Smart contracts’ ability to shuffle data around between permissions groups is a massive win for privacy, and for service providers, because it would mean that service providers would no longer have to keep access to storing data and instead could keep focused on providing utility of data; or in providing really great transmission systems, or really great permissions tables; wherever a service provider is able to add a value add.
The second role which smart contracts can play is in verifiability of execution. In a smart contract system, an investor would be able to have computers it controls verify every single execution cycle which led to any particular repayment, from expenses logged to sales made to other calculations which resulted in the repayment due to the funder group.
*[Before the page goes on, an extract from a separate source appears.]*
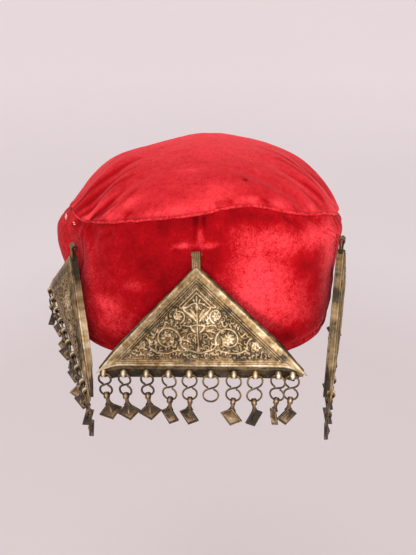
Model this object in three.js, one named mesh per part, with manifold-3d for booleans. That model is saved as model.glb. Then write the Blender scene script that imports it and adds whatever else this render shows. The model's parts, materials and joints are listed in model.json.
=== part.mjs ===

Or, it could just let the robots do their super easy jobs, trust that everything was running smoothly, and just rake in the returns from this (now) booming fictional company!
Together, this dynamic nature (and its resultant adaptability) along with the ability to verify computation (and its resultant certainty) of smart contracts dramatically increases the strength of the entire system as compared to a current SaaS based model.
How, exactly, to get to a point where we can move beyond such theories as these, is still a work in progress.
Concluding Thoughts
This is mostly a think piece, I do not mean to imply that this is the only way to get from A to Z, but I wanted to explain a bit more about how smart contract based systems could assist in further increasing verifiability for small business. I’d welcome your input as to where you see increases in verifiability for small business which I may not have included in this narrative. What did I miss? What did I get wrong? Please do let me know.